U.S. To Build Two Flagship Supercomputers for National Labs - eslaught
http://nvidianews.nvidia.com/News/U-S-to-Build-Two-Flagship-Supercomputers-for-National-Labs-c0d.aspx

======
cwal37
I spent some time at Livermore, and I work at Oak Ridge now. It's been
interesting to see the difference in how the HPC assets are referred to, or
not, and I think it reflects the culture and layouts of the labs.

At LLNL it was constant, and everyone I interacted with had something to say
about being at or near the #1 spot in the top 500 list (with Sequoia at the
time), and advice on projects to try and get time. I went on a tour of the
facility too, and it was really neat to get some perspective on the physical
aspects of it all.

I've been at ORNL since February, and haven't heard Titan mentioned once.
Partially I think this is due to the more cohesive overall mission of LLNL vs.
ORNL, but I think geography plays a role as well.

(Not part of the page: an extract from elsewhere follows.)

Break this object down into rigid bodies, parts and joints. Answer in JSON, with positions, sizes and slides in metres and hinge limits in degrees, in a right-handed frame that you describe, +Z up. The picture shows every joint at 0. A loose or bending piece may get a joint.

The labs have fairly similar numbers of employees, but with one major
difference; ORNL is spread out over a pretty large area and LLNL is a single
square mile. Perhaps as a result of that, groups at ORNL feel a bit more
insular. Heck, I've been to the "main" cafeteria once here, because I work on
an edge of the campus, but at LLNL I went every day because it was easy to get
to.

I wonder if a more compressed area results in a more useful utilization of
huge assets like HPC because there are a lot more connections to be made
between different departments. Then again, I also got the feeling that at LLNL
it was a carrot they could try and dangle to draw people out of the valley.
ORNL doesn't really have that same local competition for talent.

EDIT: And the article even specifically mentions the difference in lab
missions by noting the new computers' uses: security vs. open science.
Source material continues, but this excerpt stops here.